Infuriatingly dank and largely depressing, this nail-biter settles like an emotional cloud over the mind. If you have ever watched an episode of “Dateline” and wondered what happens to the family of those in the orange jumpsuit and what they endure when the cameras shut-off and public interest fades away, “The Next Three Days” offers a melodramatic answer. Paul Haggis’ crime drama opens on an everyday scenario.

Married parents John (Russell Crowe) and Lara Brennan (Elizabeth Banks) are on a double date when an argument blows up between Lara and her brother-in-law’s girlfriend (Moran Atias). Lara’s anger burns out of control, a short fuse on full display and it is this scene that plays a pivotal role in setting up how viewers will perceive the film's lead characters - a prime example of first impressions at work.

The next day, Lara is arrested for the murder of her boss and it is this harrowing scene of police swirling the family abode and traumatizing a 3-year-old with their guns drawn, as they rip a mother away from her frightened child and helpless husband that paints an exceedingly disturbing image. It also draws the first of many grey lines comprising the movie's moral parameters.

After Lara’s last appeal for freedom is denied, John is faced with a decision. Break his wife out of jail, leaving his parents behind forever, to go on the run with his wife and son or accept the supervised prison visits with his incarcerated wife, as his son gets to know his mom in a rec room with guards watching on.

Over the next two hours, the film toys with both notions for a substantial period of time. It does not rush or find a flashy solution. It is a display of bare bones desperation and Haggis’ direction lets viewers feel the bottomless dread that fills the space of time squeezing John into a pancake. The starkness of this situation is never sidestepped or left lacking in exhaustive contemplation.

There are no two ways around it; "The Next Three Days" is an emotionally draining ride. There are two movies at work here. The first half is a meditation on that aforementioned decision and the second is the execution of that choice. There are no easy answers and they all share painfully tragic outcomes. 

Lara, the possible victim of injustice, is not nearly as sympathetic as John. She is not instinctively trustworthy and it's hard to feel a stir of immense empathy for her. “The Next Three Days” isn’t about the accused though, it is about her family.

They are the humanity the film is toiling to resolve. John is incredibly sympathetic, a man beaten down by life’s cruel circumstances, though not yet broken by them. He is the heart of the entire film and it is his devotion that one can’t help feel worthy of rewarding.

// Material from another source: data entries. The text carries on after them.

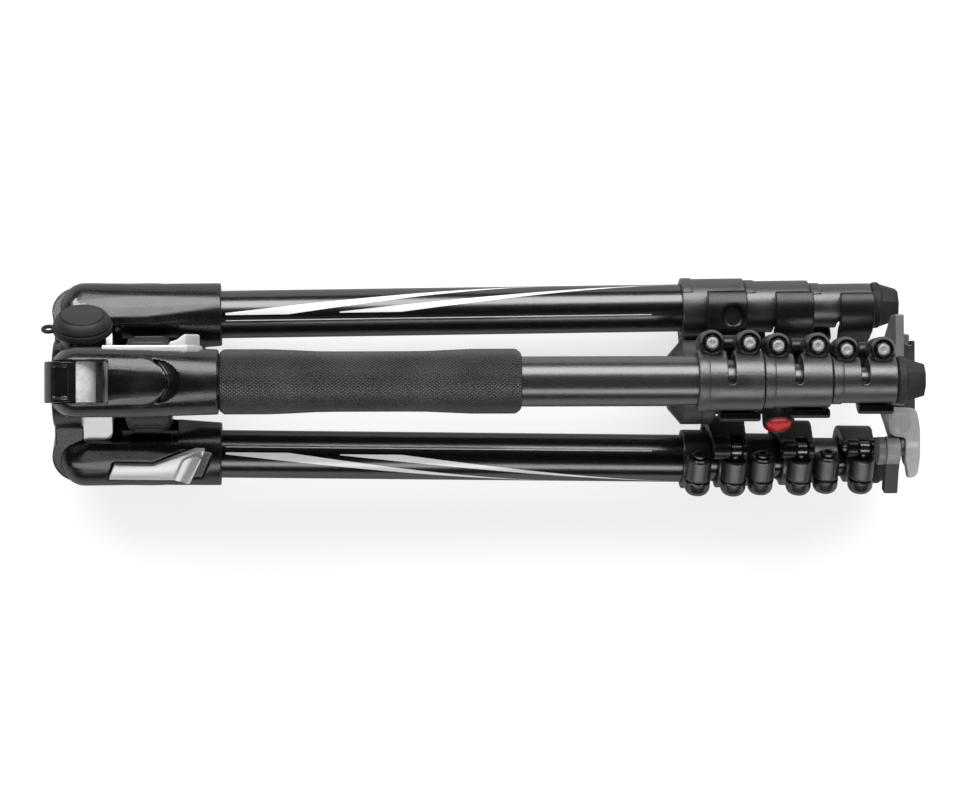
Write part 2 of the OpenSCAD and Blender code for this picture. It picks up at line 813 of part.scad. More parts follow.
// The cap is drawn round Z, in the gap between two legs, and plugs the accessory thread.
module accessory_cap() {
    tether_r = tether_w / 2;
    color("#33353a") translate([port_x, 0, cap_start]) {
        rotate_extrude() polygon([
            [0, -cap_plug_h],
            [cap_plug_r, -cap_plug_h],
            [cap_plug_r, 0],
            [cap_d / 2 - over, 0],
            [cap_d / 2, cap_rim_h],
            [cap_top_d / 2, cap_h],
            [0, cap_h]
        ]);
        difference() {
            translate([-cap_d / 2 - tether_r / 2, 0, 0]) cylinder(h = tether_thk, r = tether_r);
            translate([-cap_d / 2 - tether_r * 0.7, 0, -over])
                cylinder(h = tether_thk + 2 * over, r = tether_r - tether_thk / 2);
        }
    }
}

// Column and head

module column_tube() {
    color("#151618") difference() {
        rod(-column_back + over + fit, column_end, column_r);
        rod(-column_back, column_end + over, column_r - column_wall);
    }
}

module column_foot() {
    plug_r = column_r - column_wall - fit;
    color("#202124") {
        rod(-column_back, -column_back + over, column_r);
        rod(-column_back + over / 2, -column_back + column_r, plug_r);
    }
}

module head_base() {
    color("#2a2b2e") difference() {
        turned([
            [head_start, 0],
            [head_start, column_r + column_wall],
            [top_plate_end, base_r],
            [base_end, base_r],
            [base_end, spigot_r],
            [base_end + spigot_h, spigot_r],
            [base_end + spigot_h, 0]
        ]);
        rod(head_start - over, column_end + fit, column_r + fit);
    }
}

module ball_housing() {
    shoulder = over;
    color("#1b1c1e") difference() {
        turned([
            [skirt_start, 0],
            [skirt_start, base_r],
            [skirt_end - shoulder, base_r],
            [skirt_end, base_r - shoulder],
            [skirt_end, housing_r],
            [housing_end - shoulder, housing_r],
            [housing_end, housing_r - shoulder],
            [housing_end, 0]
        ]);
        rod(skirt_start - over, base_end + spigot_h + running, spigot_r + running);
        ball(ball_x, socket_r);
        rod(ball_x, housing_end + over, mouth_r);
        rotate([GAP_CA_ANGLE, 0, 0]) translate([knob_x, 0, housing_r / 2])
            cylinder(h = housing_r, r = knob_stud_r + running);
        rotate([GAP_BC_ANGLE, 0, 0]) translate([pan_knob_x, 0, spigot_r + over])
            cylinder(h = base_r, r = pan_stud_r + running);
    }
}

// The ball lock knob is drawn round Z, in the gap between two legs.
module ball_knob() {
    knob_half = knob_d / 2;
    color("#1a1b1d") translate([knob_x, 0, 0]) difference() {
        rotate_extrude() polygon([
            [0, knob_seat],
            [knob_stud_r, knob_seat],
            [knob_stud_r, knob_start],
            [knob_half - over, knob_start],
            [knob_half, knob_start + over],
            [knob_half, knob_r - over],
            [knob_half - over / 2, knob_r],
            [0, knob_r]
        ]);
        translate([0, 0, knob_r - badge_thk]) cylinder(h = badge_thk + over, r = badge_d / 2 + fit);
    }
}

module knob_badge() {
    color("#c2161c") translate([knob_x, 0, knob_r - badge_thk + fit])
        cylinder(h = badge_thk, r = badge_d / 2);
}

module pan_knob() {
    knob_half = pan_knob_d / 2;
    color("#1a1b1d") translate([pan_knob_x, 0, 0]) rotate_extrude() polygon([
        [0, spigot_r + 2 * over],
        [pan_stud_r, spigot_r + 2 * over],
        [pan_stud_r, pan_knob_start],
        [knob_half - over, pan_knob_start],
        [knob_half, pan_knob_start + over],
        [knob_half, pan_knob_r - over],
        [knob_half - over, pan_knob_r],
        [0, pan_knob_r]
    ]);
}

module ball_liner() {
    color("#b9b4a6") intersection() {
        difference() {
            ball(ball_x, liner_r);
            ball(ball_x, ball_r + running);
        }
        rod(ball_x - liner_back, ball_x + liner_front, liner_r + over);
    }
}

module ball_stem() {
    neck_x = ball_x + ball_r / 2;
    flare = clamp_start - stem_r / 2;
    color("#9a9da1") {
        ball(ball_x, ball_r);
        turned([
            [neck_x, 0],
            [neck_x, stem_r],
            [flare, stem_r],
            [clamp_start - fit, stem_r + stem_r / 2],
            [clamp_start - fit, 0]
        ]);
    }
}

// Quick-release clamp and plate. Corners stay inside the three legs' levers, so the head passes between them.

inner_reach = 22;

module clamp_outline() {
    polygon([
        [-clamp_half, inner_reach], [clamp_half, inner_reach],
        [clamp_half, inner_reach * 0.42], [inner_reach, -inner_reach * 0.27],
        [inner_reach * 0.86, -inner_reach / 2], [inner_reach * 0.64, -inner_reach * 0.89],
        [-inner_reach * 0.64, -inner_reach * 0.89], [-inner_reach * 0.86, -inner_reach / 2],
        [-inner_reach, -inner_reach * 0.27], [-clamp_half, inner_reach * 0.42]
    ]);
}

plate_high = inner_reach * 0.68;
plate_low = plate_high - plate_len;

// The lever's thumb pad sits in a notch. It swings past the clamp's ear, which stays close to the pivot.
pad_root = pivot_half + 2;
notch_low = plate_high + running;
notch_end = pivot_y + release_len + 3 * running;

module lever_notch() {
    ear_x = pivot_y + pivot_half * 1.1;
    polygon([
        [pivot_y + pivot_half * 0.65, inner_reach + over], [pivot_y + pivot_half * 0.65, inner_reach],
        [ear_x, pivot_z], [ear_x + running * 2, notch_low],
        [notch_end, notch_low], [notch_end, inner_reach + over]
    ]);
}

module plate_outline() {
    tip = inner_reach * 0.66;
    polygon([
        [-plate_half, plate_high], [plate_half, plate_high],
        [plate_half, -inner_reach / 2], [tip, plate_low],
        [-tip, plate_low], [-plate_half, -inner_reach / 2]
    ]);
}

module release_clamp() {
    color("#2b2c2f") difference() {
        union() {
            end_plate(clamp_start, clamp_end) difference() {
                clamp_outline();
                lever_notch();
            }
            for (side = [-1, 1]) scale([1, side, 1]) translate([clamp_end - over, 0, jaw_low])
                linear_extrude(height = jaw_high - jaw_low) polygon([
                    [0, plate_half + running],
                    [over, plate_half + running],
                    [over + jaw_h, dovetail_half + running],
                    [over + jaw_h, dovetail_half + jaw_w],
                    [0, dovetail_half + jaw_w + over]
                ]);
            translate([0, pivot_y, pivot_z]) {
                rod(catch_start - pivot_foot, catch_start - running, pivot_half);
                rod(catch_start - pivot_foot, release_end - over, pivot_pin_r);
            }
        }
        // Room for the safety catch and the lever on the pivot
        translate([0, pivot_y, pivot_z]) difference() {
            rod(catch_start - running, catch_start + catch_thk + running, pivot_half + running);
            rod(catch_start - over, catch_start + catch_thk + over, pivot_pin_r);
        }
    }
}

module release_lever() {
    thumb_low = plate_high + 2 * running - pivot_z;
    thumb_high = inner_reach - pivot_z;
    tail = pivot_d;
    color("#7d8084") translate([0, pivot_y, pivot_z]) difference() {
        union() {
            rod(release_start, release_end, pivot_half);
            end_plate(release_start, release_end) {
                translate([0, thumb_low]) square([release_len, thumb_high - thumb_low]);
                translate([-tail, -pivot_half / 2]) square([tail, pivot_half]);
            }
            // Thumb pad, which reaches back into the clamp's notch
            end_plate(release_start - release_pad_back, release_end)
                translate([pad_root, thumb_low])
                    square([release_len - pad_root, thumb_high - thumb_low]);
        }
        rod(release_start - over, release_end + over, pivot_pin_r + running);
        // Hollow for the thumb
        translate([release_end, release_len * 0.7, thumb_low - over]) scale([1 / 2, 1, 1])
            cylinder(h = thumb_high - thumb_low + 2 * over, r = release_len / 4);
    }
}

module safety_catch() {
    color("#18191b") translate([0, pivot_y, pivot_z]) difference() {
        union() {
            rod(catch_start, catch_start + catch_thk, pivot_half);
            end_plate(catch_start, catch_start + catch_thk) rotate([0, 0, catch_angle])
                translate([-catch_len, -pivot_half / 3]) square([catch_len, pivot_half]);
        }
        rod(catch_start - over, catch_start + catch_thk + over, pivot_pin_r + running);
    }
}

module camera_plate() {
    color("#1c1d1f") difference() {
        intersection() {
            end_plate(plate_start, plate_end) plate_outline();
            translate([plate_start, 0, plate_low - over])
                linear_extrude(height = plate_len + 2 * over) polygon([
                    [0, -plate_half], [0, plate_half],
                    [jaw_h, dovetail_half], [jaw_h, plate_half],
                    [plate_thk, plate_half], [plate_thk, -plate_half],
                    [jaw_h, -plate_half], [jaw_h, -dovetail_half]
                ]);
        }
        rod(plate_start - over, plate_start + screw_head_h + 2 * running, screw_head_r + running);
        rod(plate_start, plate_end + over, camera_thread_d / 2 + running);
    }
}

module camera_screw() {
    head_start_x = plate_start + running;
    color("#a9acb0") {
        rod(head_start_x, head_start_x + screw_head_h, screw_head_r);
        rod(head_start_x, thread_start + over, screw_neck_r);
        rod(thread_start, plate_end + camera_thread_len, camera_thread_d / 2);
    }
}

on_column(0) spider();
on_column(0) stop_blocks();
on_column(0) lug_pads();
on_column(0) hinge_pins();
on_column(0) column_lock_ring();
on_column(GAP_AB_ANGLE) accessory_cap();
on_column(0) column_tube();
on_column(0) column_foot();
on_column(0) head_base();
on_column(0) ball_housing();
on_column(GAP_CA_ANGLE) ball_knob();
on_column(GAP_CA_ANGLE) knob_badge();
on_column(GAP_BC_ANGLE) pan_knob();
on_column(0) ball_liner();
on_column(0) ball_stem();
on_column(0) release_clamp();
on_column(0) release_lever();
on_column(0) safety_catch();
on_column(0) camera_plate();
on_column(0) camera_screw();
on_leg(LEG_A_ANGLE) grip();  // leg_a_grip
on_leg(LEG_A_ANGLE) yoke();  // leg_a_yoke
on_leg(LEG_A_ANGLE) angle_selector();  // leg_a_angle_selector
on_leg(LEG_A_ANGLE) tube_1();  // leg_a_tube_1
on_leg(LEG_A_ANGLE) lock_1();  // leg_a_lock_1
on_leg(LEG_A_ANGLE) lever_1();  // leg_a_lever_1
on_leg(LEG_A_ANGLE) tube_2();  // leg_a_tube_2
on_leg(LEG_A_ANGLE) lock_2();  // leg_a_lock_2
on_leg(LEG_A_ANGLE) lever_2();  // leg_a_lever_2
on_leg(LEG_A_ANGLE) tube_3();  // leg_a_tube_3
on_leg(LEG_A_ANGLE) lock_3();  // leg_a_lock_3
on_leg(LEG_A_ANGLE) lever_3();  // leg_a_lever_3
on_leg(LEG_A_ANGLE) tube_4();  // leg_a_tube_4
on_leg(LEG_A_ANGLE) foot();  // leg_a_foot
on_leg(LEG_B_ANGLE) yoke();  // leg_b_yoke
on_leg(LEG_B_ANGLE) angle_selector();  // leg_b_angle_selector
on_leg(LEG_B_ANGLE) tube_1();  // leg_b_tube_1
on_leg(LEG_B_ANGLE) lock_1();  // leg_b_lock_1
on_leg(LEG_B_ANGLE) lever_1();  // leg_b_lever_1
on_leg(LEG_B_ANGLE) tube_2();  // leg_b_tube_2
on_leg(LEG_B_ANGLE) lock_2();  // leg_b_lock_2
on_leg(LEG_B_ANGLE) lever_2();  // leg_b_lever_2
on_leg(LEG_B_ANGLE) tube_3();  // leg_b_tube_3
on_leg(LEG_B_ANGLE) lock_3();  // leg_b_lock_3
on_leg(LEG_B_ANGLE) lever_3();  // leg_b_lever_3
on_leg(LEG_B_ANGLE) tube_4();  // leg_b_tube_4
on_leg(LEG_B_ANGLE) foot();  // leg_b_foot
on_leg(LEG_C_ANGLE) yoke();  // leg_c_yoke
on_leg(LEG_C_ANGLE) angle_selector();  // leg_c_angle_selector
on_leg(LEG_C_ANGLE) tube_1();  // leg_c_tube_1
on_leg(LEG_C_ANGLE) lock_1();  // leg_c_lock_1
on_leg(LEG_C_ANGLE) lever_1();  // leg_c_lever_1
on_leg(LEG_C_ANGLE) tube_2();  // leg_c_tube_2
on_leg(LEG_C_ANGLE) lock_2();  // leg_c_lock_2
on_leg(LEG_C_ANGLE) lever_2();  // leg_c_lever_2
on_leg(LEG_C_ANGLE) tube_3();  // leg_c_tube_3
on_leg(LEG_C_ANGLE) lock_3();  // leg_c_lock_3
on_leg(LEG_C_ANGLE) lever_3();  // leg_c_lever_3
on_leg(LEG_C_ANGLE) tube_4();  // leg_c_tube_4
on_leg(LEG_C_ANGLE) foot();  // leg_c_foot
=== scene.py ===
# %% [markdown]
# # A travel tripod with a ball head, folded
# The three legs of this tripod lie back along its centre column, and the ball head sits between the
# feet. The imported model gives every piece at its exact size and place, so this lesson is about looks:
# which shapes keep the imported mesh, which are made again with softer edges, and what each surface is
# made of. All lengths below are in metres unless a name ends in _mm.

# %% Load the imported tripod
from math import atan, cos, degrees, pi, radians, sin

import bmesh
import bpy
from mathutils import Matrix, Vector


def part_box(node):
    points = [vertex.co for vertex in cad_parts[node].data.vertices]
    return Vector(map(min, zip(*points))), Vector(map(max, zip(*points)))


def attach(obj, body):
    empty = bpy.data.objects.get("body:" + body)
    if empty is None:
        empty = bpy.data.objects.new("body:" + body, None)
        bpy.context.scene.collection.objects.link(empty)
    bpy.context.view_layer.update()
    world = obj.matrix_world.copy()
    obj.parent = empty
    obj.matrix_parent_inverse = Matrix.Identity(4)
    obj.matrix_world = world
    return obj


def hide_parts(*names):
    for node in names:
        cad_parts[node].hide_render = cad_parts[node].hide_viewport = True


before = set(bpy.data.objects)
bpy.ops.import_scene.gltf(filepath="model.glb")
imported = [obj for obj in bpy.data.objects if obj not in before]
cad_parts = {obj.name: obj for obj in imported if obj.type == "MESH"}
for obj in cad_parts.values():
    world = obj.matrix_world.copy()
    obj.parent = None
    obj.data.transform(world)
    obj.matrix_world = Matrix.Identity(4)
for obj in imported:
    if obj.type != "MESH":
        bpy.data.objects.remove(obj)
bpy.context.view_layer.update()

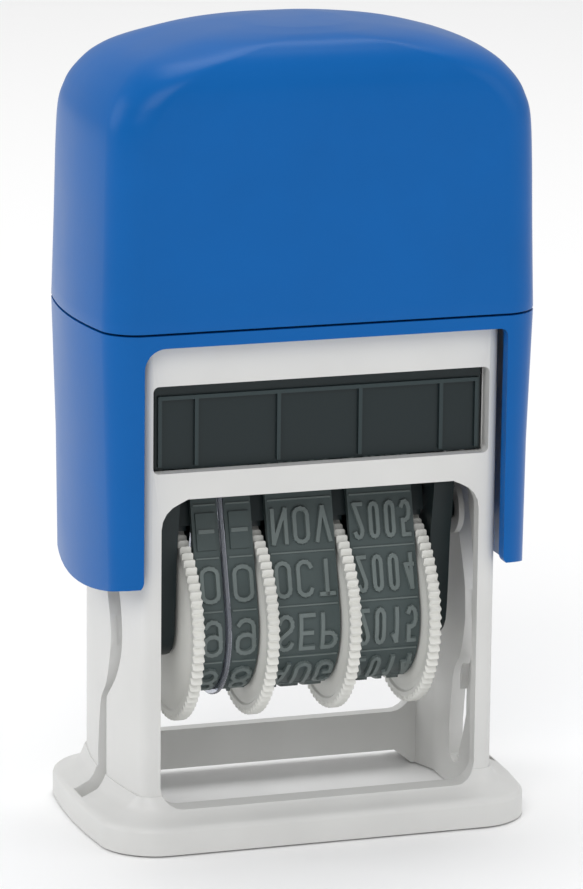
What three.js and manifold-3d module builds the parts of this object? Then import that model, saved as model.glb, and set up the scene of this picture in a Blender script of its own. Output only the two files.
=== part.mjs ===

Purposely slow and plodding, “The Next Three Days” sucks one into the drama and the reaction to seeing it is visceral. Low murmurs of dialogue hint at the hushed tones its characters have adopted as to not have private conversations heard by undesired ears and it is small touches like these, that carry the movie's unassuming impact.

Russell Crowe anchors the film with a performance that demonstrates great breadth, wearing on his face John’s worn down morality as he strives to maintain his virtue. With a single look Crowe displays the character's sorrow and in the next, his unfettered drive and calculated resilience. Have no doubt; this is Crowe's film and he makes it a watchable one.

As the film froths over with dramatic developments, it places viewers in the crosshairs, burdening them with the dark reality of its premise. There is a not-too-subtle agenda that permeates the film, pushing credulity to drive its point home. The lack of interest from the press, a legal advocate and the worst “it was the street person!” defense ever depicted, makes its objectives rather apparent.

Disappointingly, there is no voice given to the victim's family which would have realistically drawn John's conscience into sharper focus. Believing Lara’s story is asking a lot and ultimately, the film isn’t asking viewers to take that leap. It seemingly implores them to support John’s plan even if she is guilty, which is an atrocious proposal that costs the film.

While not implicitly endorsing the actions of its lead character, it presents the circumstances and the reactions to them with earnest intent. In the end, the questions it probes its audience with, creates an unavoidable storm of conflicted pathos. Like all bad weather “The Next Three Days” will move on, eventually withdrawing from viewers' consciousness, but like a lot of storms its effects can be felt long after it's over.